Jan Kierno

Personal information
- Full name: Jan Kierno
- Date of birth: 20 June 1952 (age 72)
- Place of birth: Lidzbark Warmiński, Poland
- Height: 1.68 m (5 ft 6 in)
- Position(s): Forward

Senior career*
- Years: Team / Apps / (Gls)
- 0000–1971: Polonia Lidzbark Warmiński
- 1971–1974: Lechia Gdańsk / 8 / (0)
- 1976–1977: Olimpia Elbląg
- 1977–1979: Gwardia Warsaw
- 1980–1981: Lechia Gdańsk / 43 / (6)
- 1982–?: Polonia Adelaide

= Jan Kierno =

Polish association football player

Jan Kierno (born 20 June 1952) is a Polish former footballer who played as a forward.

==Biography==
Born in Lidzbark Warmiński, Kierno started playing football with local side Polonia Lidzbark Warmiński.

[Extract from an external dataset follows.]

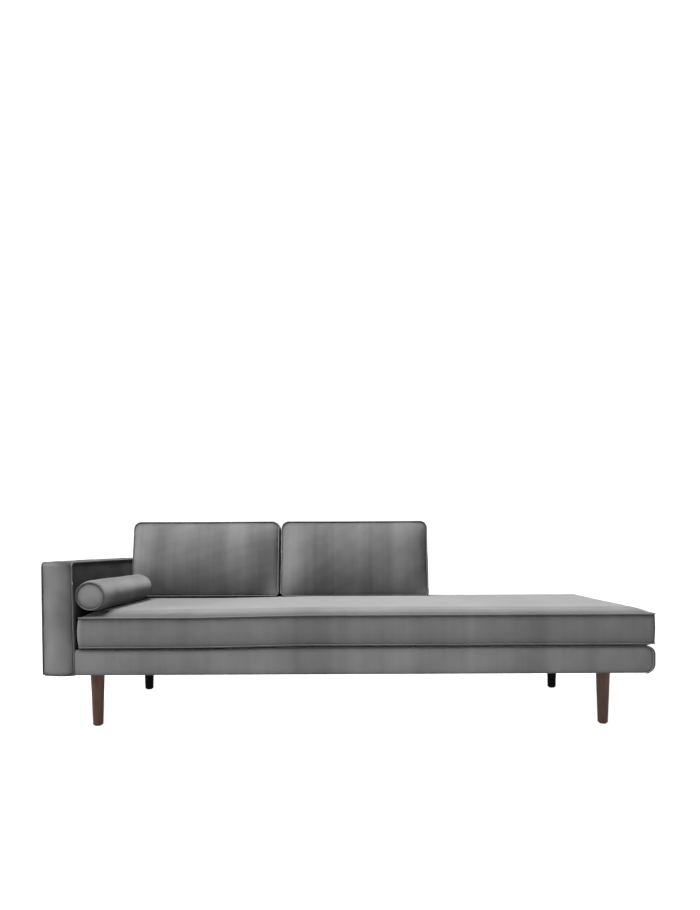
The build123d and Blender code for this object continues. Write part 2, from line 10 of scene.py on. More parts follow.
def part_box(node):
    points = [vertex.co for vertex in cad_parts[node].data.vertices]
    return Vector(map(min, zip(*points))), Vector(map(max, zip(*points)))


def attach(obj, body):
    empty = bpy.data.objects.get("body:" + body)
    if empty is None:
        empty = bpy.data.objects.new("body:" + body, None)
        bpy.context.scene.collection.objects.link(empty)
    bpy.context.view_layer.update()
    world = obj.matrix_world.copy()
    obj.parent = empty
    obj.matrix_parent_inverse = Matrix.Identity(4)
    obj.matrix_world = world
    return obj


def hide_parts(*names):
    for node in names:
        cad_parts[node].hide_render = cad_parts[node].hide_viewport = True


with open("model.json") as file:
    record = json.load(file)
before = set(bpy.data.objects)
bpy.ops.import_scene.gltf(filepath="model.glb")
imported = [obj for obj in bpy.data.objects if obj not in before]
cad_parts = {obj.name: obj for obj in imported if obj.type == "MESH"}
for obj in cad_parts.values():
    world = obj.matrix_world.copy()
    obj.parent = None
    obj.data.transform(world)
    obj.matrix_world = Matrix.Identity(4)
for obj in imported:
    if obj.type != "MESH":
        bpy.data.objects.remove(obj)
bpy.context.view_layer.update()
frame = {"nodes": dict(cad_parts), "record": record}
scene = bpy.context.scene
print("frame loaded")


class Wire:
    # a shader socket that numbers and other sockets can be added to
    def __init__(self, tree, socket):
        self.tree = tree
        self.socket = socket

    def math(self, kind, other, flip=False):
        pair = [other, self] if flip else [self, other]
        return addNode(self.tree, "ShaderNodeMath", {"operation": kind}, dict(enumerate(pair)))

    def __add__(self, other):
        return self.math("ADD", other)

    def __radd__(self, other):
        return self.math("ADD", other)

    def __sub__(self, other):
        return self.math("SUBTRACT", other)

    def __rsub__(self, other):
        return self.math("SUBTRACT", other, True)

    def __mul__(self, other):
        return self.math("MULTIPLY", other)


def addNode(tree, kind, settings, inputs, output=0):
    node = tree.nodes.new(kind)
    for key, value in settings.items():
        setattr(node, key, value)
    for key, value in inputs.items():
        if isinstance(value, Wire):
            tree.links.new(value.socket, node.inputs[key])
        else:
            node.inputs[key].default_value = value
    return Wire(tree, node.outputs[output])


def newMaterial(name, fixed):
    material = bpy.data.materials.new(name)
    material.use_nodes = True
    tree = material.node_tree
    shader = tree.nodes["Principled BSDF"]
    for key, value in fixed.items():
        shader.inputs[key].default_value = value
    return material, tree, shader


def link(tree, wire, shader, socket):
    tree.links.new(wire.socket, shader.inputs[socket])


def objectPlace(tree, scale):
    place = addNode(tree, "ShaderNodeTexCoord", {}, {}, "Object")
    return addNode(tree, "ShaderNodeMapping", {}, {"Vector": place, "Scale": scale})


def noise(tree, scale, size=1.0, detail=2.0, rough=0.5):
    place = objectPlace(tree, scale)
    inputs = {"Vector": place, "Scale": size, "Detail": detail, "Roughness": rough}
    return addNode(tree, "ShaderNodeTexNoise", {}, inputs)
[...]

In 1971, Kierno moved to Gdańsk to play with Lechia Gdańsk. During his first season, he didn't manage to break into the first team, making his Lechia debut the following season on 29 April 1973 against Wisłoka Dębica. During his first three years with Lechia, Kierno made eight appearances in the II liga. After Lechia, Kierno played for Olimpia Elbląg during the 1976–77 season, with it being a possibility he played for the team the two seasons prior too. After that, Kierno joined Gwardia Warsaw, winning the II liga northern group in his first season, and thus winning promotion to Poland's top division. In the I liga, Kierno made 26 top flight appearances and scored four goals. In 1980, Kierno returned to Lechia, making a further 43 appearances and six goals in the league, and a total of 56 appearances and seven goals in all competitions during his two spells with the club. In 1982, Kierno moved to Adelaide, Australia, and played for the Polish diaspora club Polonia Adelaide. After his playing career, Kierno stayed in Australia.